Faced with that sort of ambivalence, vendors--mostly notably IBM Corp.--say they see little reason to invest big R&D dollars into porting mainframe storage management tools to the open-systems world or even to create robust interfaces between, for example, provisioning or SAN management software running on mainframe and open-systems platforms. Vendors say they see more risk than reward involved in merging mainframe and open-systems storage management. The biggest risk--perceived by vendors and many mainframe storage managers alike--is that mainframe reliability could be compromised if users were asked to rip and replace mature mainframe storage management tools with more generalized software capable of managing storage in both environments.

"In the mainframe world, storage managers are used to being held accountable with extremely tight metrics, and everyone's very worried about doing anything that would disrupt that," says Dave Russell, in charge of technical strategy for IBM's Tivoli storage management products. "People's jobs are on the line if they can't recover volumes in a certain amount of time. And [on the mainframe] many have one or two opportunities a year to apply maintenance, much less migrate to a whole new set of products."

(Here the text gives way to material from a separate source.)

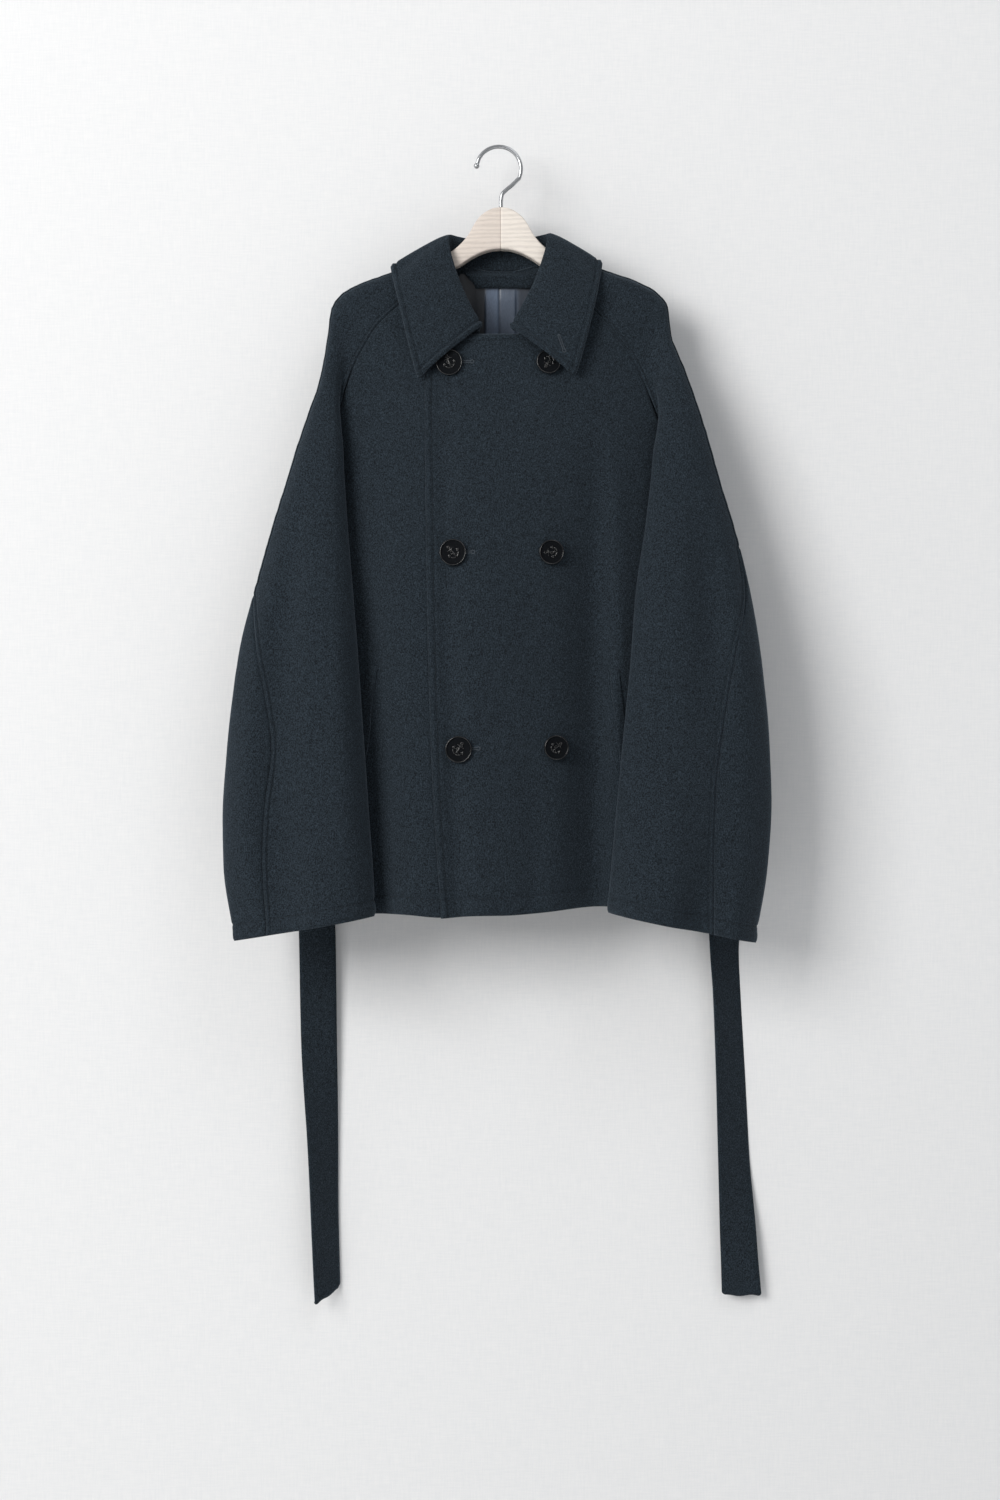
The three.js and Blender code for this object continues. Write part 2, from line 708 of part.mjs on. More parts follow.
// Pocket welts, laid on the fronts
const WELT = { length: 165, width: 11, lean: 20, off: 2.0, thick: 1.3 };
const WELT_TOP = { left: [-138, -586], right: [120, -590] };
function weltGrid(side) {
  const [topX, topZ] = side < 0 ? WELT_TOP.left : WELT_TOP.right;
  const rows = [];
  for (let i = 0; i <= 11; i += 1) {
    const t = i / 11;
    const row = [];
    for (let j = 0; j <= 2; j += 1) {
      const across = (j / 2) * WELT.width;
      const x = topX + side * (WELT.lean * t + across);
      const z = topZ - WELT.length * t + 0.12 * across;
      row.push(point(x, skin(x, z, -1) - WELT.off - WELT.thick, z));
    }
    rows.push(row);
  }
  return rows;
}
sheet("pocket_welt_left", weltGrid(-1), 1, WELT.thick, WOOL);
sheet("pocket_welt_right", weltGrid(1), -1, WELT.thick, WOOL);

// Belt: one ribbon across the back at the waist, folded down at 45 degrees at each end
const BELT_Z = -560;
const BELT_Y = 52.5;
const BELT_FOLD = 2.4; // radius of the folds, to the ribbon's middle
const BELT_LENGTH = 738; // of each end, past its fold
const BELT_ENDS = {
  columns: ["down", "shift", "turn", "half"],
  left: [
    [0, 0, 0, 21],
    [290, 0, 2, 21],
    [330, 1, 4, 21],
    [460, 3.5, 17, 21],
    [570, 8, 38, 21],
    [650, 10, 46, 20.8],
    [743, 14, 48, 20],
  ],
  right: [
    [0, 0, 0, 21],
    [290, 0, 8, 21],
    [345, 1, 33, 21],
    [395, 4, 36, 21],
    [490, 8, 33, 21],
    [585, 11, 28, 21],
    [680, 16, 4, 21.5],
    [738, 19, 0, 23],
  ],
};
const BELT_HANG = { left: -209, right: 252 };

// A point of the ribbon: past is the length past the fold's middle, across is its width
function beltPoint(side, past, across, off) {
  const middle = side < 0 ? BELT_HANG.left : BELT_HANG.right;
  const d = (past + across) / Math.SQRT2;
  const bend = Math.PI * BELT_FOLD;
  if (d <= 0) return point(middle + side * past, BELT_Y + off, BELT_Z + across);
  const lineX = past - d / Math.SQRT2;
  const lineZ = across - d / Math.SQRT2;
  if (d <= bend) {
    const r = BELT_FOLD + off;
    const out = (r * Math.sin(d / BELT_FOLD)) / Math.SQRT2;
    return point(
      middle + side * (lineX + out),
      BELT_Y - BELT_FOLD + r * Math.cos(d / BELT_FOLD),
      BELT_Z + lineZ + out,
    );
  }
  const rest = (d - bend) / Math.SQRT2;
  const heading = lineX - rest;
  const down = -(lineZ - rest);
  const rows = side < 0 ? BELT_ENDS.left : BELT_ENDS.right;
  const t = { columns: BELT_ENDS.columns, rows };
  const turn = (read(t, "turn", down) * Math.PI) / 180;
  const w = heading * (read(t, "half", down) / 21);
  return point(
    middle + side * w * Math.cos(turn) + read(t, "shift", down) + off * Math.sin(turn) * side,
    BELT_Y - 2 * BELT_FOLD - off * Math.cos(turn) + w * Math.sin(turn) * (side < 0 ? -1 : 1),
    BELT_Z - down,
  );
}

function beltSolid() {
  const past = [-60, -30, -12, 0.001, 2.7, 5.3, 8, 10.68, 16, 34, 70];
  for (let v = 150; v < 730; v += 58) past.push(v);
  past.push(BELT_LENGTH);
  const stations = [];
  for (const side of [-1, 1]) {
    const list = past.map((p) => {
      const skew = p < -40 ? 0 : 1 - smooth((p - 70) / 300);
      return { side, p, skew: p < -4 ? 1 - smooth((-p - 4) / 40) : skew };
    });
    stations.push(side < 0 ? list.reverse() : list);
  }
  const between = [-110, -55, 0, 55, 110, 160].map((x) => ({ x }));
  const path = [...stations[0], ...between, ...stations[1]];
  const lanes = [-21, -10.5, 0, 10.5, 21];
  const grid = (off) =>
    path.map((q) =>
      lanes.map((w) => {
        if (q.x !== undefined) return point(q.x, BELT_Y + off, BELT_Z + w);
        const tip = smooth((q.p - BELT_LENGTH) / 38 + 1);
        const slant = tip * (q.side < 0 ? 8 : -1) * (w / 21);
        return beltPoint(q.side, q.p - q.skew * w + slant, w, off);
      }),
    );
  return twoSided("belt", grid(BELT_CLOTH / 2), grid(-BELT_CLOTH / 2), WOOL);
}

// A closed ribbon between two grids of points
function twoSided(name, front, rear, material) {
  const rows = front.length;
  const columns = front[0].length;
  const vertices = [...front.flat(), ...rear.flat()];
  const under = rows * columns;
  const faces = [];
  const quad = (a, b, c, d) => faces.push([a, b, c], [a, c, d]);
  const id = (i, j) => i * columns + j;
  for (let i = 0; i + 1 < rows; i += 1) {
    for (let j = 0; j + 1 < columns; j += 1) {
      quad(id(i, j), id(i + 1, j), id(i + 1, j + 1), id(i, j + 1));
      quad(under + id(i, j), under + id(i, j + 1), under + id(i + 1, j + 1), under + id(i + 1, j));
    }
  }
  border(rows, columns, id).forEach(([a, b]) => quad(a, b, under + b, under + a));
  return closed(name, vertices, faces, material);
}
group.add(beltSolid());

// Belt loops: straps on the back near the side seams, standing over the belt
const LOOP = { x: 122, width: 9, above: 34, thick: 1.6 };
function loopGrid(side) {
  const steps = [-1, -0.86, -0.76, -0.7, 0, 0.7, 0.76, 0.86, 1];
  return steps.map((s) =>
    [0, 0.5, 1].map((v) => {
      const x = side * (LOOP.x + LOOP.width * v);
      const z = BELT_Z - s * LOOP.above;
      const over = BELT_Y + BELT_CLOTH / 2 + 0.6;
      const flat = skin(x, z, 1) - 0.75;
      const up = smooth((1 - Math.abs(s)) / 0.24);
      return point(x, lerp(flat, over, up) + LOOP.thick, z);
    }),
  );
}
sheet("belt_loop_left", loopGrid(-1), -1, LOOP.thick, WOOL);
sheet("belt_loop_right", loopGrid(1), 1, LOOP.thick, WOOL);

// Buttons: a flat rim round a sunken face with a raised anchor
const BUTTONS = {
  columns: ["x", "z", "size", "turn"],
  rows: [
    [-57.5, -248, BUTTON_LARGE, 20],
    [53, -247, BUTTON_SMALL, 150],
    [-52.5, -461.5, BUTTON_LARGE, 40],
    [55.5, -460.5, BUTTON_SMALL, 95],
    [-46, -678.5, BUTTON_LARGE, -35],
    [60.5, -676.5, BUTTON_SMALL, -50],
  ],
};
const BUTTON_THICK = 4.2;

function anchorFlat(r) {
  const bar = (w, h, x, y) => CrossSection.square([w, h], true).translate([x, y]);
  const ring = CrossSection.circle(0.15 * r, 8).subtract(CrossSection.circle(0.07 * r, 6));
  const bow = CrossSection.circle(0.5 * r, 12).subtract(CrossSection.circle(0.37 * r, 12));
  const lower = bow.intersect(bar(2 * r, r, 0, -0.56 * r)).translate([0, 0.02 * r]);
  const fluke = (s) => {
    const tip = [
      [s * 0.6 * r, -0.24 * r],
      [s * 0.44 * r, 0.12 * r],
      [s * 0.26 * r, -0.16 * r],
    ];
    return new CrossSection([s > 0 ? tip : tip.reverse()]);
  };
  return ring
    .translate([0, 0.56 * r])
    .add(bar(0.12 * r, 0.95 * r, 0, 0.0))
    .add(bar(0.52 * r, 0.11 * r, 0, 0.32 * r))
    .add(lower)
    .add(fluke(1))
    .add(fluke(-1));
}

function buttonSolid(size) {
  const r = size / 2;
  const t = BUTTON_THICK;
  const profile = [
    [0, 0],
    [r - 1, 0],
    [r, 1.5],
    [r - 0.3, t - 0.6],
    [r - 1.4, t],
    [r - 3.0, t - 0.2],
    [r - 4.4, t - 1.5],
    [0, t - 1.5],
  ];
  const disc = Manifold.revolve(new CrossSection([profile]), 20);
  const anchor = anchorFlat(r * 0.98).extrude(1.1).translate([0, 0, t - 1.7]);
  return disc.add(anchor);
}

function fromManifold(name, solid, material) {
  const m = solid.getMesh();
  const geometry = new THREE.BufferGeometry();
  const positions = new Float32Array(m.numVert * 3);
  for (let i = 0; i < m.numVert; i += 1) {
    positions.set(m.vertProperties.subarray(i * m.numProp, i * m.numProp + 3), i * 3);
  }
  geometry.setAttribute("position", new THREE.BufferAttribute(positions, 3));
  geometry.setIndex(new THREE.BufferAttribute(m.triVerts, 1));
  geometry.computeVertexNormals();
  return named(name, geometry, material);
}

const topSkin = (x, z) => skin(x, z, -1) - lapLift(x, z);
BUTTONS.rows.forEach(([x, z, size, turn], i) => {
  const mesh = fromManifold(`button_${i + 1}`, buttonSolid(size), HORN);
  const e = 12;
  const slopeX = (topSkin(x + e, z) - topSkin(x - e, z)) / (2 * e);
  const slopeZ = (topSkin(x, z + e) - topSkin(x, z - e)) / (2 * e);
  const normal = point(slopeX, -1, slopeZ).normalize();
  const up = point(0, 0, 1).addScaledVector(normal, -normal.z).normalize();
  const right = up.clone().cross(normal);
  const seat = point(x, topSkin(x, z), z);
  let off = 0;
  for (let k = 0; k < 24; k += 1) {
    const a = (k / 24) * 2 * Math.PI;
    for (const f of [0.4, 0.75, 1]) {
      const p = seat
        .clone()
        .addScaledVector(right, (f * Math.cos(a) * size) / 2)
        .addScaledVector(up, (f * Math.sin(a) * size) / 2);
      off = Math.max(off, p.y - topSkin(p.x, p.z));
    }
  }
  const matrix = new THREE.Matrix4().makeBasis(right, up, normal);
  mesh.applyMatrix4(new THREE.Matrix4().makeRotationZ((turn * Math.PI) / 180));
  mesh.applyMatrix4(matrix);
  mesh.applyMatrix4(new THREE.Matrix4().makeTranslation(seat.clone().addScaledVector(normal, off + 0.6)));
  group.add(mesh);
});

// Hanger arm: its outline in front view, cut from a board with rounded edges
const ARM = {
  columns: ["x", "top", "bottom"],
  rows: [
    [0.2, -67.2, -114.5],
    [8, -68.2, -115],
    [16, -71.8, -116.8],
    [24, -78, -119.8],
    [30.5, -87, -123],
    [36, -97, -126.2],
    [43, -106, -131],
    [50, -112.6, -135],
    [57.6, -118.2, -138.8],
    [66, -125.5, -142.8],
    [95, -138.5, -155],
    [127, -151.5, -168],
    [155, -162.5, -181],
    [170, -170, -188],
    [178, -177, -190.5],
    [HANGER_END - 2, -184, -188],
  ],
};
function hangerArm(name, side) {
  const ring = (x, top, bottom) => {
    const half = lerp(HANGER_HALF_DEPTH, 6.5, smooth((x - 40) / 30));
    const r = Math.min(lerp(2.6, 4.5, smooth((x - 45) / 30)), (top - bottom) * 0.3);
    const k = 0.3 * r;
    return [
      [-half, bottom + r],
      [-half, top - r],
      [-half + k, top - k],
      [-half + r, top],
      [half - r, top],
      [half - k, top - k],
      [half, top - r],
      [half, bottom + r],
      [half - k, bottom + k],
      [half - r, bottom],
      [-half + r, bottom],
      [-half + k, bottom + k],
    ].map(([y, z]) => point(side * x, y, z));
  };
  const rings = ARM.rows.map(([x, top, bottom]) => ring(x, top, bottom));
  return tube(name, rings, BEECH);
}

// A closed body through rings of points, with flat ends
function tube(name, rings, material) {
  const n = rings[0].length;
  const faces = [];
  for (let i = 0; i + 1 < rings.length; i += 1) {
    for (let j = 0; j < n; j += 1) {
      const k = (j + 1) % n;
      const [a, b, c, d] = [i * n + j, (i + 1) * n + j, (i + 1) * n + k, i * n + k];
      faces.push([a, b, c], [a, c, d]);
    }
  }
  const end = (rings.length - 1) * n;
  for (let j = 1; j + 1 < n; j += 1) {
    faces.push([0, j, j + 1], [end, end + j + 1, end + j]);
  }
  return closed(name, rings.flat(), faces, material);
}
group.add(hangerArm("hanger_arm_left", -1));
group.add(hangerArm("hanger_arm_right", 1));

// Hook: a bent wire with a ball at its tip, ending on the wood
function hookSolid() {
  const r = HOOK_RADIUS;
  const centre = point(-2.5, 0, HOOK_WIRE / 2 - r);
  const points = [];
  for (let i = 0; i <= 8; i += 1) {
    const a = ((172 - i * 24.5) * Math.PI) / 180;
    points.push(point(centre.x + r * Math.cos(a), 0, centre.z + r * Math.sin(a)));
  }
  const tail = [
    [18.5, -35.2],
    [12.5, -41.2],
    [6, -46.5],
    [1.8, -51],
    [0.2, -57],
    [0, -66.8],
  ];
  tail.forEach(([x, z]) => points.push(point(x, 0, z)));
  const curve = new THREE.CatmullRomCurve3(points, false, "centripetal");
  const steps = 30;
  const around = 8;
  const rings = [];
  for (let i = 0; i <= steps; i += 1) {
    const p = curve.getPoint(i / steps);
    const along = curve.getTangent(i / steps);
    const side = point(0, 1, 0);
    const up = side.clone().cross(along).normalize();
    const ring = [];
    for (let k = 0; k < around; k += 1) {
      const a = (k / around) * 2 * Math.PI;
      const q = p.clone().addScaledVector(side, (Math.cos(a) * HOOK_WIRE) / 2);
      ring.push(q.addScaledVector(up, (Math.sin(a) * HOOK_WIRE) / 2));
    }
    rings.push(ring);
  }
  const wire = toManifold(tube("hook", rings, STEEL).geometry);
  const tip = Manifold.sphere(3.3, 8).translate([points[0].x, 0, points[0].z]);
  return wire.add(tip);
}

function toManifold(geometry) {
  return new Manifold(
    new wasm.Mesh({
      numProp: 3,
      vertProperties: geometry.getAttribute("position").array,
      triVerts: new Uint32Array(geometry.getIndex().array),
    }),
  );
}
group.add(fromManifold("hanger_hook", hookSolid(), STEEL));

export default group;
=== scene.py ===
"""Looks of a short wool pea coat with raglan sleeves and a tie belt, on a beech hanger.

Millimetres are used for the cloth's sections, as the shell is drawn, and turned to metres
where a mesh is made. side is -1 at the viewer's left and +1 at the viewer's right.
"""
import sys
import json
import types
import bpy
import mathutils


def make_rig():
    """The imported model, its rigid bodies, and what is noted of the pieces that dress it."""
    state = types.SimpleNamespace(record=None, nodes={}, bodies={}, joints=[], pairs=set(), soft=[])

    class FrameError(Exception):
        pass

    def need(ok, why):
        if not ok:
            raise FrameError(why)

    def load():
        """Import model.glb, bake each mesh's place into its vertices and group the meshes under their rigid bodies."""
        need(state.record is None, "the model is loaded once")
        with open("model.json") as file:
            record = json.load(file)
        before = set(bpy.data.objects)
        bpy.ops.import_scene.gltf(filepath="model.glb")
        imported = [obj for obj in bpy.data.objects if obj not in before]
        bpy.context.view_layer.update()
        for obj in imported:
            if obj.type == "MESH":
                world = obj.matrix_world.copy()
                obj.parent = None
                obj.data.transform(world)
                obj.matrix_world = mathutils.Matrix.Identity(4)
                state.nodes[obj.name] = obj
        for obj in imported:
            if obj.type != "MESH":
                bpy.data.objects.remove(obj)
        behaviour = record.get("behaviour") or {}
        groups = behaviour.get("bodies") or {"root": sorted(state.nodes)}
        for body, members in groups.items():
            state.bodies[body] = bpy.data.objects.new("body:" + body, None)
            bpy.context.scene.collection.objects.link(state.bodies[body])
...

Russell says that over the years, IBM has considered porting mainframe tools to Unix and other open-systems platforms and migrating tools such as its Tivoli SAN Manager to the mainframe's ESCON and FICON topologies. But Russell says that while it may make sense to allow mainframe and open-systems tools to share reporting data such as allocation and utilization rates, there's not a large user demand for tools that would actively manage both mainframe and open-systems storage resources from the same console. Says Russell: "So far, that sounds like a better academic exercise than a customer-accepted one."